Asim Shah

Thanks to an appointment by Mayor Sylvester Turner, and a unanimous vote by City Council, Asim A. Shah, MD is Houston Recovery Center’s newest board member and board chair.

Shah holds the Barbara & Corbin J. Robertson Jr. Chair in Psychiatry and is Executive Vice Chair and Professor of Psychiatry, Family and Community Medicine at Baylor College of Medicine, and Chief of Psychiatry for Ben Taub Hospital/Harris Health System. He also is Chief, Division of Community Psychiatry & Director of Mood Disorder Research Program at Ben Taub Hospital.  


Asim Shah 5Dr. Asim Shah’s life-long goal is to help people with mental illness – not only to decrease stigma around the word “mental” in mental health but also provide access to care to those who are uninsured but need services.

“As a psychiatrist I know that substance use and mental illness go hand-in-hand,” Shah relates. “A psychiatrist can better advocate about treatment of substance use disorder as it is our bread and butter, and we see it day-in and day-out.”

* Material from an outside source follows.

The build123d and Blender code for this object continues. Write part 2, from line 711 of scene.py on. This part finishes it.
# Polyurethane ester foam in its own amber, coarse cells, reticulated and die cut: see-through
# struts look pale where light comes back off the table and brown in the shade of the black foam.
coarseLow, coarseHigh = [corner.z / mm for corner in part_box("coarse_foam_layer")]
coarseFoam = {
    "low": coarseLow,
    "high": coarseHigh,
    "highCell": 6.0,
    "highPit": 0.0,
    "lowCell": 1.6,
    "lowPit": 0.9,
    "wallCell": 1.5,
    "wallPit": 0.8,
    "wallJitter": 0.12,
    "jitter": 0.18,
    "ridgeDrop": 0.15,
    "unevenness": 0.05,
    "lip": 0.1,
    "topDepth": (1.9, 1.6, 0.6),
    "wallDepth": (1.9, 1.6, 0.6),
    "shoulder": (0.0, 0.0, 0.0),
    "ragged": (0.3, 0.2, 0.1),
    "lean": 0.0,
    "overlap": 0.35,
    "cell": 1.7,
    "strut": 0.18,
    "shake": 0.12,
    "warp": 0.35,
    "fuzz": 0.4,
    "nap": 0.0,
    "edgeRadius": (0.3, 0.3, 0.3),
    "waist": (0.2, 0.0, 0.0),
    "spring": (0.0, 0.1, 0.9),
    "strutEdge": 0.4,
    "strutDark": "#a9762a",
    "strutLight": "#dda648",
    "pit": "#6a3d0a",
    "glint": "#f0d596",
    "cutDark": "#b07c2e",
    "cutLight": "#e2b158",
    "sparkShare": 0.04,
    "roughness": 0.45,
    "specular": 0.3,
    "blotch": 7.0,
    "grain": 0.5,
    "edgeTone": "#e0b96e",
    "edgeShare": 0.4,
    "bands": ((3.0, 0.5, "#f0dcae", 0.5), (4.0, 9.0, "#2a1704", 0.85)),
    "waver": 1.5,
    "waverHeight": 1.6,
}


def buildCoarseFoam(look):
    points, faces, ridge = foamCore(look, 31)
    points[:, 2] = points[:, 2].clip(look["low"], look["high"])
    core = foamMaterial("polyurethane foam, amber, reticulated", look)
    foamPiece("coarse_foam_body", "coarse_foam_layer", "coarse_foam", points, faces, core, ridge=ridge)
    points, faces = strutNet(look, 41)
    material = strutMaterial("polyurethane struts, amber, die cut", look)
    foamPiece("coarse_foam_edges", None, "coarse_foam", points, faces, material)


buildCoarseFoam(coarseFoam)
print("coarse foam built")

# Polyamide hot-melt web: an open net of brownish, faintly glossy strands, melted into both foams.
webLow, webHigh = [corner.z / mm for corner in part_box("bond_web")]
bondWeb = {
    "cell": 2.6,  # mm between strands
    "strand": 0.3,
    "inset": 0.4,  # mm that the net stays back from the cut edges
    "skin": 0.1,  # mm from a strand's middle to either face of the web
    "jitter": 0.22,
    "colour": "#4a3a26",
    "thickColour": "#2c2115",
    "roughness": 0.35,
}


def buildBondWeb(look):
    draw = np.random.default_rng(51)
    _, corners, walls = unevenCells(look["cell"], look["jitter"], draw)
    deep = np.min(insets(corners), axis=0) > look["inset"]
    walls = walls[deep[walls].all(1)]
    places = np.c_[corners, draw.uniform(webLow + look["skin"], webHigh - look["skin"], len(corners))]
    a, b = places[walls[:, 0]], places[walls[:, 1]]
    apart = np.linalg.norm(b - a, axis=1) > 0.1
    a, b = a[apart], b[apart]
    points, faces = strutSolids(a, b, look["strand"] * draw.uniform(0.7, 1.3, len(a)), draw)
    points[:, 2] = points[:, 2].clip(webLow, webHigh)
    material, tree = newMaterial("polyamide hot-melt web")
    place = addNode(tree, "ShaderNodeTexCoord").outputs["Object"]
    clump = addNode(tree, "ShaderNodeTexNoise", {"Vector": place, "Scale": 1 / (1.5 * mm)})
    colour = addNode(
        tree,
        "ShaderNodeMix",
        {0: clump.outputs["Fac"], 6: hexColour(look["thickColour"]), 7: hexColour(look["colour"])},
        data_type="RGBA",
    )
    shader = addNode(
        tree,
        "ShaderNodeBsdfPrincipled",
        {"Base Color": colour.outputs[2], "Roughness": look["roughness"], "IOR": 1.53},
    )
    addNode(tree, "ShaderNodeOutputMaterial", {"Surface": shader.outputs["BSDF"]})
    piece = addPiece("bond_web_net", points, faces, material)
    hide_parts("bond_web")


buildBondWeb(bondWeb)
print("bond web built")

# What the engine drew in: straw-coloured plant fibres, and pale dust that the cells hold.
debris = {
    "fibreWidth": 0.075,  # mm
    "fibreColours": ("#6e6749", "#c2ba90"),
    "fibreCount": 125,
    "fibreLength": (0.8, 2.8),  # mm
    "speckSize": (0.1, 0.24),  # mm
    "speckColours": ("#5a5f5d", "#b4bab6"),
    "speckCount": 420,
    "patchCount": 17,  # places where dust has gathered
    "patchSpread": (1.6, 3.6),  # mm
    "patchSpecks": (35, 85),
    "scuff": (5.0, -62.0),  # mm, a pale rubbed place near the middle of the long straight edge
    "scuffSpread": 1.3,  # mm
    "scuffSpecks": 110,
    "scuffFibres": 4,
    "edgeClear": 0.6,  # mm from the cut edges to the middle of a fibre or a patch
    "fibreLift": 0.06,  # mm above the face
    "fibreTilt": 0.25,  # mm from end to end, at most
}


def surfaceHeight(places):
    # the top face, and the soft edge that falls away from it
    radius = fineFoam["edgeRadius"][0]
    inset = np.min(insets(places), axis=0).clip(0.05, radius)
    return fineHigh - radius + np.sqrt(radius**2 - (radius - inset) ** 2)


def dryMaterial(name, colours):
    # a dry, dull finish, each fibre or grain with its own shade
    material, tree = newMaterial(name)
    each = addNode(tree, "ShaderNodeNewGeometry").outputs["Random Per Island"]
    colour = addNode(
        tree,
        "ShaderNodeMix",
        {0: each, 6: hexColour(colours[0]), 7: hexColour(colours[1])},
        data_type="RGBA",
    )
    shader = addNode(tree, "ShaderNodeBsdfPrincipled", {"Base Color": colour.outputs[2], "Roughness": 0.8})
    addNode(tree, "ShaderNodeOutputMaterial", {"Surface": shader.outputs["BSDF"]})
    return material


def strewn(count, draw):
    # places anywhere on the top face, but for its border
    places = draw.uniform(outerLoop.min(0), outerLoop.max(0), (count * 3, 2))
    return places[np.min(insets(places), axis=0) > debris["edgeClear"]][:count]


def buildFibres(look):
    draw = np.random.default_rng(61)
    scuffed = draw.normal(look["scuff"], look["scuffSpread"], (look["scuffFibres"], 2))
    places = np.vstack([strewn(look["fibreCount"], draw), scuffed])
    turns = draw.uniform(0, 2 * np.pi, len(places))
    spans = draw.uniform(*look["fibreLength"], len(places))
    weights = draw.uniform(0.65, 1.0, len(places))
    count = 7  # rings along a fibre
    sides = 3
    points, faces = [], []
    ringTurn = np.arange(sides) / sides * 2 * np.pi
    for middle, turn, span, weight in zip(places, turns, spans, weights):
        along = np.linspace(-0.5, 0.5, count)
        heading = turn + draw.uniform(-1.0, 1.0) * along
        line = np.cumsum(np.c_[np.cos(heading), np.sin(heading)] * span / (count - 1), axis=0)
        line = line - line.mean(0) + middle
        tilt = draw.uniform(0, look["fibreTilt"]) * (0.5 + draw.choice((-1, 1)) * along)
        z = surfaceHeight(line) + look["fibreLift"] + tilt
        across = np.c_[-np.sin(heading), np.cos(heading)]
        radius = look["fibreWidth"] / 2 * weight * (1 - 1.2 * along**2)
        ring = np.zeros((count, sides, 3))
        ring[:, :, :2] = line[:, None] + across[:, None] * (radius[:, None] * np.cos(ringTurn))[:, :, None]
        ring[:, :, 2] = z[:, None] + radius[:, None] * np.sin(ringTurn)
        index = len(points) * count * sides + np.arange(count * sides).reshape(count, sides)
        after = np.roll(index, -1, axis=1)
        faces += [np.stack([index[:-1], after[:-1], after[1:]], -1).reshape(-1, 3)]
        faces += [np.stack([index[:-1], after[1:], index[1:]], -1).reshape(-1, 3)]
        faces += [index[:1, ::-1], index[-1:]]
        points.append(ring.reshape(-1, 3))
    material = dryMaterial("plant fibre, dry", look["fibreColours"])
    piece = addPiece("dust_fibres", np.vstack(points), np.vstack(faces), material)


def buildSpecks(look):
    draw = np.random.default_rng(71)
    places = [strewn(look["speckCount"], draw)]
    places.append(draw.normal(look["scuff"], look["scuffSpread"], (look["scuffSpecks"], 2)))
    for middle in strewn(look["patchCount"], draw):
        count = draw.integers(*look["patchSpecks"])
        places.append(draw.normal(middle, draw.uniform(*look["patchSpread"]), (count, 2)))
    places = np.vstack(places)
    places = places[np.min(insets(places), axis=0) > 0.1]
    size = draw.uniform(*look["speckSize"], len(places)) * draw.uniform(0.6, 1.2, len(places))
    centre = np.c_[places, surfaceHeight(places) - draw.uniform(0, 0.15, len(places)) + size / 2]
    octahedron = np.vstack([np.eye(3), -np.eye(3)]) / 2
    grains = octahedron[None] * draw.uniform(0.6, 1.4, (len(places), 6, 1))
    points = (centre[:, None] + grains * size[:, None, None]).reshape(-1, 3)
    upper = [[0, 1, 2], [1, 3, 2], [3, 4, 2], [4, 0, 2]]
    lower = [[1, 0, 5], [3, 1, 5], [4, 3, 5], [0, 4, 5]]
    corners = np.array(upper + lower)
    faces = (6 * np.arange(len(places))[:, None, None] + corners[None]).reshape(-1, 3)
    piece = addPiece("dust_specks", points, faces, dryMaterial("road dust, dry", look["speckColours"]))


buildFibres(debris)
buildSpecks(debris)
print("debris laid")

When Shah first started at Ben Taub 15 years ago, he was told the hospital didn’t treat substance use disorder. It was not included in the schedule of benefits. In the next few years, he worked to get it added. Stigma was so bad around substance use disorder, although it is an issue with two-thirds of all mental health population.

“My desire is to provide substance use, mental health, and psychiatric services to people who need services at the time they need services, without any stigma,” Shah relates. “I know it is a huge task, but together we can achieve a lot.”

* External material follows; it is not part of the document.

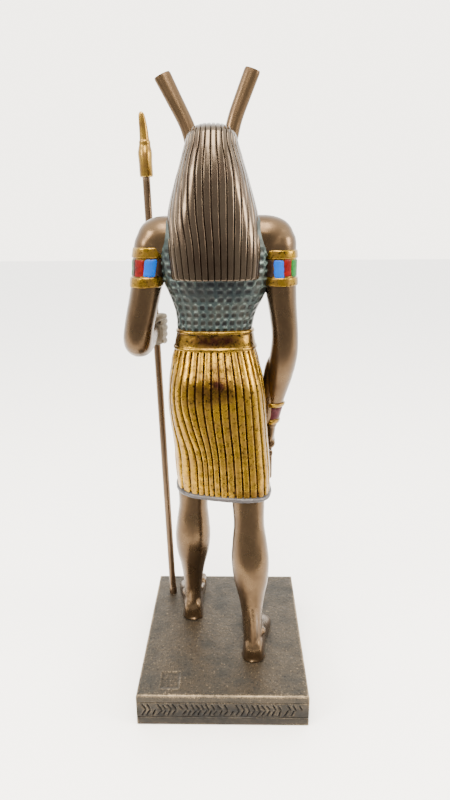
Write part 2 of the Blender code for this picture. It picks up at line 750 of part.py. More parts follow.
def figure(bronze):
    """The figure: all its lumps fused, with the sceptre's hole through the fist."""
    body = trunk("figure", TORSO, 1, plain())
    body.data.materials.append(bronze)
    lumps = bpy.data.collections.new("lumps")
    bpy.context.scene.collection.children.link(lumps)
    for part in figure_parts():
        bpy.context.scene.collection.objects.unlink(helper(part))
        lumps.objects.link(part)
    fuse = body.modifiers.new("fuse the lumps", "BOOLEAN")
    fuse.operation = "UNION"
    fuse.solver = "EXACT"
    fuse.operand_type = "COLLECTION"
    fuse.collection = lumps
    flatten = body.modifiers.new("join level faces", "DECIMATE")
    flatten.decimate_type = "DISSOLVE"
    flatten.angle_limit = math.radians(1.5)
    grip = PLINTH_HEIGHT + GRIP_HEIGHT * UNIT
    low, high = (sceptre_line(grip + half * GRIP_HOLE) for half in (-0.5, 0.5))
    hole = rod("grip_hole", low, high, SHAFT_RADIUS + SEAT_GAP)
    boolean(body, helper(hole), "DIFFERENCE")
    return body


def box(name, size, middle):
    """A plain box, in metres."""
    half = Vector(size) / 2
    points = [
        (middle[0] + sx * half.x, middle[1] + sy * half.y, middle[2] + sz * half.z)
        for sz in (-1, 1) for sx, sy in ((-1, -1), (1, -1), (1, 1), (-1, 1))
    ]
    faces = [(0, 3, 2, 1), (4, 5, 6, 7), (0, 1, 5, 4), (1, 2, 6, 5), (2, 3, 7, 6), (3, 0, 4, 7)]
    return add_mesh(name, points, faces, scale=1.0, lift=0.0)


def plinth(bronze):
    """The rectangular plinth: a sunk panel between two cut lines round its sides, the sceptre's socket
    and a shallow bare stamp behind the left foot."""
    half_width, half_depth = PLINTH_WIDTH / 2, PLINTH_DEPTH / 2
    # height, how far in from the plinth's side
    profile = [
        (0.0, PLINTH_EDGE),
        (PLINTH_EDGE, 0.0),
        (PANEL_BOTTOM - LINE_WIDTH, 0.0),
        (PANEL_BOTTOM, LINE_DEPTH),
        (PANEL_BOTTOM + LINE_WIDTH, PANEL_SINK),
        (PANEL_TOP - LINE_WIDTH, PANEL_SINK),
        (PANEL_TOP, LINE_DEPTH),
        (PANEL_TOP + LINE_WIDTH, 0.0),
        (PLINTH_HEIGHT - PLINTH_EDGE, 0.0),
        (PLINTH_HEIGHT, PLINTH_EDGE),
    ]
    rings = []
    for z, inset in profile:
        rings.append([
            (sx * (half_width - inset), sy * (half_depth - inset), z)
            for sx, sy in ((1, 1), (-1, 1), (-1, -1), (1, -1))
        ])
    body = loft("plinth", rings, scale=1.0, lift=0.0)
    body.data.materials.append(bronze)
    socket = rod(
        "socket",
        sceptre_line(PLINTH_HEIGHT - SOCKET_DEPTH - SEAT_GAP),
        sceptre_line(PLINTH_HEIGHT + 2 * SOCKET_DEPTH),
        FERRULE_RADIUS + SEAT_GAP,
    )
    boolean(body, helper(socket), "DIFFERENCE")
    stamp = box("stamp", (*STAMP_SIZE, 2 * STAMP_DEPTH), (*STAMP_MIDDLE, PLINTH_HEIGHT))
    boolean(body, helper(stamp), "DIFFERENCE")
    return body


def sceptre(bronze):
    """The was sceptre: ferrule, straight shaft and an animal's head with a tall crest."""
    foot = sceptre_line(PLINTH_HEIGHT - SOCKET_DEPTH)
    along = (sceptre_line(1.0) - sceptre_line(0.0)).normalized()
    side = along.cross(Vector((0, 1, 0))).normalized()
    other = along.cross(side)
    ends = FERRULE_LENGTH + SOCKET_DEPTH
    sides = 10
    # height above the head's base, radius across, radius fore and aft, shift back, shift to the left
    crown = [(0.0, SHAFT_RADIUS, SHAFT_RADIUS, 0.0, 0.0)]
    crown += [tuple(c * HEAD_UNIT for c in row) for row in SCEPTRE_CREST]
    neck = SCEPTRE_LENGTH - crown[-1][0]
    rows = [
        (0.0, FERRULE_RADIUS * 0.92, FERRULE_RADIUS * 0.92, 0.0, 0.0),
        (FERRULE_LENGTH * 0.1, FERRULE_RADIUS, FERRULE_RADIUS, 0.0, 0.0),
        (ends - FERRULE_LENGTH * 0.15, FERRULE_RADIUS, FERRULE_RADIUS, 0.0, 0.0),
        (ends, SHAFT_RADIUS, SHAFT_RADIUS, 0.0, 0.0),
    ] + [(neck + up, *rest) for up, *rest in crown]
    rings = []
    for up, a, b, shift, lean in rows:
        middle = foot + along * up + Vector((lean, shift, 0))
        rings.append([
            middle
            + side * a * math.cos(2 * math.pi * k / sides)
            + other * b * math.sin(2 * math.pi * k / sides)
            for k in range(sides)
        ])
    staff = loft("sceptre", rings, scale=1.0, lift=0.0)
    staff.data.materials.append(bronze)
    head = foot + along * (neck + 8.5 * HEAD_UNIT)
    floor = Vector((0, 0, PLINTH_HEIGHT + SEAT_GAP))
    share = HEAD_UNIT / UNIT
    stations = []
    for p, half_width, half_height in SCEPTRE_SNOUT:
        place = (head + Vector(p) * HEAD_UNIT - floor) / UNIT
        stations.append((tuple(place), half_width * share, half_height * share))
    boolean(staff, helper(tube("sceptre_snout", stations, sides=8, across=(1, 0, 0))), "UNION")
    return staff


def material(name, colour, roughness, metallic):
    made = bpy.data.materials.new(name)
    made.use_nodes = True
    shader = made.node_tree.nodes["Principled BSDF"]
    shader.inputs["Base Color"].default_value = (*colour, 1.0)
    shader.inputs["Roughness"].default_value = roughness
    shader.inputs["Metallic"].default_value = metallic
    return made


def main():
    for obj in list(bpy.data.objects):
        bpy.data.objects.remove(obj, do_unlink=True)
    figure(material("antique_bronze", (0.19, 0.13, 0.09), 0.35, 0.8))
    plinth(material("worn_bronze", (0.17, 0.14, 0.11), 0.5, 0.6))
    sceptre(material("shaft_bronze", (0.17, 0.11, 0.07), 0.4, 0.8))


main()
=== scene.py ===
# %% [markdown]
# # A cold-cast statuette of the god Seth
# The real piece is a shelf statuette, cast in resin filled with bronze powder and then painted and rubbed
# by hand. The photograph shows its back, from a little above. This lesson dresses the three packed castings,
# the figure, its plinth and its sceptre, with finer surfaces: parted tresses, sharp pleats, a scale corselet,
# painted armlets, and coats that are dark in the hollows and bright where hands have rubbed them.

# %% The frame
import math

import bpy
import numpy as np
from mathutils import Matrix, Vector


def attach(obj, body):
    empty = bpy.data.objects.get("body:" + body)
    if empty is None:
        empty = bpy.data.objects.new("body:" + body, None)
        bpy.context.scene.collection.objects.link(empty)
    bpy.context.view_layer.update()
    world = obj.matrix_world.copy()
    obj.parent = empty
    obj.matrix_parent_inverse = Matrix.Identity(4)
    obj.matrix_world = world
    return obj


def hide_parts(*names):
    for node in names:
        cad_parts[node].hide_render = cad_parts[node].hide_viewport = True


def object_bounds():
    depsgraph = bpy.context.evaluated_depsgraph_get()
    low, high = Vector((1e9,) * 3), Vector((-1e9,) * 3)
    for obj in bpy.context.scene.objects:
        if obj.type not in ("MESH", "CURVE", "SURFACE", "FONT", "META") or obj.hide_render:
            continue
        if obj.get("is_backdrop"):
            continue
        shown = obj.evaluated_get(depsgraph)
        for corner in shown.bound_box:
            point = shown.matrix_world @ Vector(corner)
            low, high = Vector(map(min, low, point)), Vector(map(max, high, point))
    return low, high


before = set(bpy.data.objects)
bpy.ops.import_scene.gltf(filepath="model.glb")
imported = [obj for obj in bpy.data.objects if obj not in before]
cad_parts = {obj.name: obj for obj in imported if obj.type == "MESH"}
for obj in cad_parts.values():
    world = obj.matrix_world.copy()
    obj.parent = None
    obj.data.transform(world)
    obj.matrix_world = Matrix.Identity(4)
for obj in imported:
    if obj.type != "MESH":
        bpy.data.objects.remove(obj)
cad_box = [list(corner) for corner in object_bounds()]
print("castings:", sorted(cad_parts), "box in mm:", [round(c * 1000, 1) for c in cad_box[1]])

# %% [markdown]
# ## Measures
# The figure is drawn in millimetres above its own ground, which lies a hair above the plinth's top. One
# function turns those numbers to metres, so every table below reads like a sculptor's height chart.

# %% Measures
MM = 0.001
PLINTH = (84.0, 101.0, 17.6)
GROUND = PLINTH[2] + 0.3
GRIP = np.array([35.8, -30.9, 163.5])
FOOT_OF_STAFF = np.array([32.0, -32.9, -0.3])


def metres(points):
    """Points of the figure, in millimetres above its ground, as metres above the floor."""
    return (np.asarray(points, float) + (0, 0, GROUND)) * MM


print(f"the figure's ground is {GROUND:.1f} mm up, and its fist grips the staff {GRIP[2]:.1f} mm above that")

# %% [markdown]
# ## Camera
# The camera stands where the photographer's phone did: behind the figure, 28 cm away and looking down
# about 17 degrees. It was fitted to the plinth's edges and the staff. A 27 mm lens on a 36 mm frame gives
# the phone's wide view, in which the plinth looks large and the ears look small.

# %% Camera
camera = bpy.data.objects.new("camera", bpy.data.cameras.new("camera"))
bpy.context.scene.collection.objects.link(camera)
camera.data.lens = 27.0
camera.data.sensor_width = 36.0
camera.data.clip_start = 0.01
camera.matrix_world = (
    Matrix.Translation((-0.006563, 0.284073, 0.239943))
    @ Matrix.Rotation(math.radians(180 + 1.0890), 4, "Z")
    @ Matrix.Rotation(math.radians(90 - 17.2876), 4, "X")
    @ Matrix.Rotation(math.radians(-0.3554), 4, "Z")
)
bpy.context.scene.camera = camera
print("camera looks along", [round(c, 3) for c in camera.matrix_world.to_quaternion() @ Vector((0, 0, -1))])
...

Collaboration is the key to bigger goals and achievements, Shah says.

Asim Shah 6“Just yesterday we were talking about many collaborations between the sobering center and the Suboxone clinic,” Shah says. “So many things can be done together. That’s the beauty of these meetings and collaboration.”

Power of sobering centers

Shah believes sobering centers play a huge role in the community, because the needs are high and the stakes are high. Without insurance, these individuals have to access publicly funded programs, and the sobering center is one of them. He says if you catch this problem in the beginning, that’s when you can potentially treat the problem.

“Sobering centers, and programs like these, are essential needs for cities like Houston,” Shah relates. “I would say we need more sobering centers — one is not enough for Houston. But the one we have does a very good job with the resources it has, so that’s definitely appreciated.”

Changing trends

In the nearly 25 years since Shah’s residency, he has witnessed changing trends around substance use disorder. People are talking more openly about substance use, which is good. But he describes several bad things, as well. The biggest challenges now, he says, are 1) the rise of vaping, especially among teenagers, and 2) the under-recognition of the problem of marijuana.

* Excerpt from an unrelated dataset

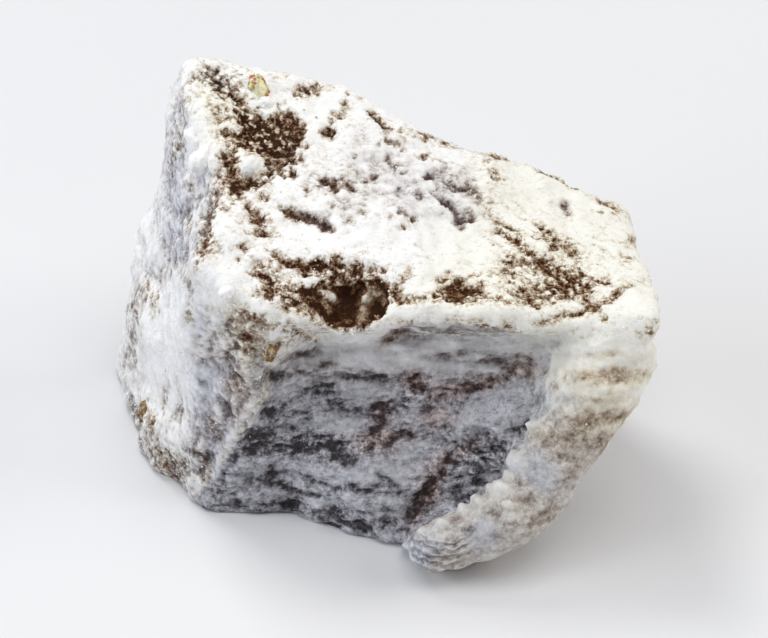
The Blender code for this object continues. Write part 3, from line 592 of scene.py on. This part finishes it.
# How bare each point is: the marks of the photograph, and marks of the same kind behind.
bare = np.zeros(len(skin))
for spots, strength, raggedness in BARE_SPOTS:
    bare = 1 - (1 - bare) * (1 - strength * cover_of(spots, raggedness))
bare = np.maximum(bare, 0.88 * region(PATCH_OUTLINE, 1.8, 5.0))
in_pit = region(PIT_OUTLINE, 1.8)
bare = np.maximum(bare, in_pit)
bare *= 1 - 0.15 * hollow - 0.20 * corner - 0.25 * tongue
bare = 1 - (1 - bare) * (1 - hidden_cover(skin, seen < 0.5, wander) * (1 - seen))

# How far the sugar is a thin film rather than powder: mostly in the hollow, whose film is also painted shade.
# Its bluish greys also paint shade low on the tongue, on the sides, on the sunk facet and the corner, and at
# the spots of painted shade.
in_shade = tongue * smoothstep(195, 235, down)
brown = cover_of(BROWN_IN_HOLLOW)
high_hollow = smoothstep(195, 172, down) * seen
painted_cool_shade = cover_of(PAINTED_SHADE_ON_TOP + PAINTED_SHADE_ON_LEFT + PAINTED_SHADE_ON_TONGUE)
film_and_shade = hollow * (1 - 0.2 * brown - 0.3 * high_hollow) + 0.40 * in_shade + 0.5 * left + 0.12 * corner
film_and_shade += 0.25 * behind + 0.4 * facet + 0.2 * right * (1 - seen) + 0.7 * painted_cool_shade
film_and_shade = np.clip(film_and_shade, 0, 1)

# The coat is broken up by clouds, streaks, cracks and scratches.
clouds = noise_over(skin, 0.9 * MM, seed=21, octaves=3)
streaks = noise_over(skin, 0.75 * MM, seed=22, octaves=3, stretch=(3.2, 1.4, 0.8))
slants = noise_over(skin @ SCRATCH_TURN, 0.5 * MM, seed=26, octaves=3, stretch=(6.0, 1.0, 8.0))
bands = noise_over(skin, 0.5 * MM, seed=23, stretch=(4.5, 2.0, 0.75))
full = smoothstep(0.75, 1.1, coat * (1 - bare))
pale = cover_of(PALE_IN_HOLLOW) * hollow * (1 - bare)
calm_pale = 1 - 0.75 * pale
uneven = (0.16 * fine_wander + 0.12 * broad_wander) * (1 - 0.4 * full) * (1 - 0.72 * tongue)
uneven += 0.15 * fine_creases * hollow * (1 - high_hollow) - 0.12 * hollow * smoothstep(0.3, 1.0, creases)
coat = coat * (1 - bare) + uneven * calm_pale
coat += 0.20 * noise_over(skin, 5.0 * MM, seed=25) * (1 - seen)
speckled = cover_of(SPECKLED_SPOTS)
cloudy = 0.34 * (1 - hollow) * (1 - 0.5 * film_and_shade) * (1 - 0.8 * tongue)
cloudy *= (1 - 0.75 * full) * (1 - 0.5 * speckled)
coat += cloudy * clouds + 0.27 * streaks * hollow * calm_pale + 0.09 * bands * tongue + 0.20 * pale
# Low in the hollow the sugar lies in calm light plates with clear edges.
plates = 0.12 + 0.44 * smoothstep(0.14, 0.50, coat) + 0.5 * (coat - 0.4)
coat += 0.6 * deep_hollow * (1 - high_hollow) * (plates - coat)
slanted_fields = cover_of(SLANTED_FIELDS)
coat -= 0.62 * smoothstep(0.05, 0.5, slants) * slanted_fields

# Thick sugar, the knobs of the tongue and the strands in the pit lie over all that.
sugared = cover_of(SUGARED_SPOTS)
coat = coat * (1 - sugared) + FULL_COAT * sugared
knobs_and_highlight = cover_of(KNOBS, 0.5)
# The knobs get more sugar, which whitens them and partly paints a highlight on them.
coat += 0.28 * knobs_and_highlight
strands = cover_of(STRANDS_IN_PIT, 0.4)
coat = coat * (1 - in_pit * (0.7 + 0.3 * smoothstep(0, 0.3, strands))) + strands
least_coat = 0.15 * (1 - region(PIT_OUTLINE, 3.0)) + 0.08 * slanted_fields
coat = np.maximum(coat, least_coat)
coat = np.clip(coat, 0, THICKEST_COAT)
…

“People are taking marijuana very lightly,” he relates. “It’s not legal in Texas, but we live in Texas. And it also can be mixed with something else that can cause problems. It may be mixed with Kush, for example, which can make you completely psychotic.”

Contribution to board

With Shah’s psychiatry background, he will be a strong advocate for the board around substance use disorder and take it to another level.

“Leonard (executive director) is your best advocate, of course,” Shah relates. “But I can enhance that advocacy and hopefully take it further. Together we can do more, and together we can help more and more people every day.”

Shah serves on additional boards and task forces including chair of Mental Health America of Greater Houston, Texana, The Alliance, chair of COVID-19 Mental Health Task Force for Fort Bend County, and co-chair, Public Health Committee, Mayor’s Health Equity Response Task Force.